As I have noted before in these pages and elsewhere, the idea of the Philippines developing a submarine capability is not a new one and dates back to at least the 1990s. Since then, the Philippine government has studied the issue and has in fact already taken some initial steps towards that long-term goal, including setting up a submarine office in 2013 and including it as a potential line item in its longer-term military modernization plans (See: “Will the Philippines Ever Realize its Submarine Dream?”). This has come as some of its neighbors, including Indonesia, Malaysia, Singapore, Thailand, and Vietnam, have all moved to either acquire submarines or expand or upgrade their existing capabilities.

The Philippine pursuit of a submarine capability continues to make the occasional headlines under Duterte, especially as the country thinks about it future military modernization. And this week, we saw another round of headlines on this front when Defense Secretary Delfin Lorenzana said that the Philippines was currently looking for potential suppliers for its submarine pursuit. In his comments, Lorenzana said that though submarines were a capability that were to be acquired under the third horizon of Philippine military modernization from 2023 to 2027, Manila was nonetheless now looking at suppliers, including South Korea and Russia, to examine the country’s options on that front.

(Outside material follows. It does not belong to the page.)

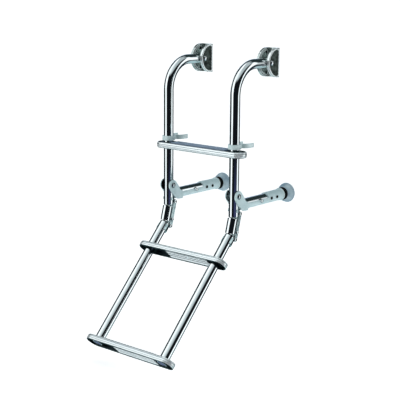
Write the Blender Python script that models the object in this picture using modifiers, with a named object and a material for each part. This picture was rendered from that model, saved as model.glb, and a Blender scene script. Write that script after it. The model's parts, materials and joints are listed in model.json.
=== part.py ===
"""Folding boat boarding ladder with three steps, two swing-up standoff arms and two pivoting hull mounts.

Frame: +X runs along the rungs, +Y points at the hull and +Z points up. The origin lies on the hull plane,
midway between the two mounts and level with their pivot bolts. Units are metres.
"""
import math

import bmesh
import bpy
from mathutils import Matrix, Vector

# Tubes
TUBE_R = 0.011
TUBE_WALL = 0.0015
TUBE_SIDES = 20
SMALL_SIDES = 16
HALF_SPACING = 0.096
FIT_GAP = 0.0003
PLUG_R = 0.0091

# Uprights: a vertical run, one bend and a short run into the mounts
UPRIGHT_Y = -0.134
BEND_R = 0.066
BEND_POINTS = 10
MOUNT_PIVOT_Y = -0.024
UPRIGHT_TOP_END_Y = -0.013
UPRIGHT_FOOT_Z = -0.3285

# Hull mounts
CHEEK_R = 0.0325
CHEEK_ROUND_Y = -0.0065
CHEEK_INNER_X = 0.0116
CHEEK_THICK = 0.0024
RIM_WIDTH = 0.0055
RIM_RAISE = 0.003
BASE_THICK = 0.003
MOUNT_BOLT_R = 0.004
MOUNT_SCREW_Z = 0.024
MOUNT_SCREW_HOLE_R = 0.0033
CHEEK_HOLE_R = 0.0024
CHEEK_HOLE_Y = -0.009
CHEEK_HOLE_Z = 0.022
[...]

Lorenzana’s comments themselves were not really that groundbreaking. As noted before, the Philippines has long been mulling a submarine capability and had already taken preparatory steps in that direction even before Duterte came to power, and so it makes sense that this is continuing. Submarines are also a large and long-term investment, so it is understandable that a country would want to look at its options carefully before pursuing them, especially with countries with which it has already been dealing with on the defense side such as South Korea.

Interestingly though not surprisingly, in his expressed rationale for acquiring submarines, Lorenzana, as some other officials have done in the past, chose to emphasize the fact that the Philippines needed to pursue the capability because several of its neighbors already have submarines. In doing so, he was reflecting the ‘keeping up with the Joneses’ mentality that has pervaded other states mulling the capability over the years that I have written about before in reference to other militaries.

To be sure, that mentality does in part speak to political realities in the region, whether it be the continued competitiveness among Southeast Asian states in the defense realm or the utility of using arguments that rely on relative power – rather than rigorous cost-benefit analysis – in order to politically and publicly justify big-ticket procurements that privilege certain services over others. It is also far from surprising that we are far more likely to hear more general reasoning around ‘competitiveness’ or ‘deterrence’ in public from policymakers rather than the more detailed articulation of specific rationales for acquisitions that occur in more private settings.

Yet, at the same time, as I have observed before and Lorenzana himself is no doubt aware, those kinds of arguments are nonetheless problematic because they paper over the real issues that need to be carefully considered at the outset when making those big-ticket procurements like submarines. In the case of the Philippines in particular, despite significant investments over the past few years, it still remains once of the region’s weakest militaries, lacks some basic capabilities including adequate maritime domain awareness, and faces a range of internal and external threats that it needs to confront in spite of resource constraints. In that context, relative to some of the other investments that need to be made in the next few years, investing in a submarine capability would be an expensive investment – in terms of not just the equipment itself, but also supporting people, technology, and facilities.

To be sure, there are ways of managing these constraints, whether it be selecting more cost-effective suppliers or seeking assistance from allies and partners with respect to certain capabilities. But these options are much more difficult to execute than often appreciated, and they take foresight and follow through to get to implementation. Irrespective of how things play out though, it is fair to say that these sober realities will remain for the Philippines, irrespective of the arguments which its officials choose to advance or not to advance. And if the country chooses to actually move more definitively from rhetoric to reality in its pursuit of submarines, it will have to grapple with them in the coming years and long after Duterte departs office.